From our review of this record we find the lower court erred in refusing to dispose of the writ of habeas corpus on the return date. We do not intend to hold that a writ of habeas corpus must be heard and judgment rendered on the return date in every case. We appreciate • the difficulty of trial courts in summary proceedings and we hesitate to interfere in the internal administration of trial courts. However, it is the clear and mandatory duty of the court to call a habeas corpus case for trial on the return date and, unless a good cause is shown, the trial should proceed on that date. In the instant case the only reason shown for not disposing of the matter on the date set was that after an answer had been filed it became a “contested matter” under the rules of the court and, therefore, under Rule 16 of the court, it became necessary to docket the case, assign it to a particular judge, after which it would be fixed for hearing. We find such an interpretation of the rules to be contrary to law and insufficient cause to delay a hearing on a habeas corpus proceeding.
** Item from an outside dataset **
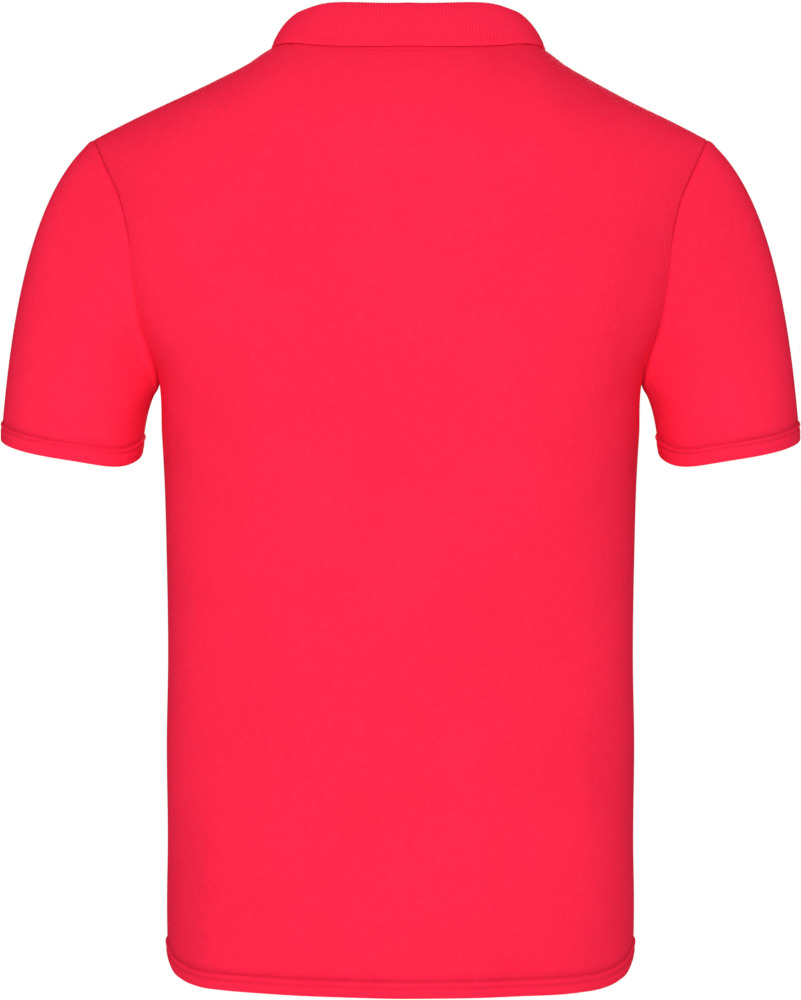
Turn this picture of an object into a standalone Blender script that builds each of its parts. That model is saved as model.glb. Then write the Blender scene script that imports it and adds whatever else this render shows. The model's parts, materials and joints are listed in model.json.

For the reasons shown the alternative writs of certiorari and mandamus are made absolute and, accordingly, the Honorable Robert T. Farr, Judge of the Fourth Judicial District Court in and for the Parish of Ouachita, State of Louisiana, be and he is hereby ordered to immediately and forthwith fix a return date for the writ of habeas corpus under Rule 6 of the official court rules of the Fourth Judicial District Court, provided the hearing be not less than two nor more than ten days after due notice. It is further ordered the hearing be held by him or one of the other judges of the court on the return date unless good cause be shown to the contrary.
It is further ordered that the cost of this proceeding be paid by John B. Hays and that all other costs await the final determination of the cause.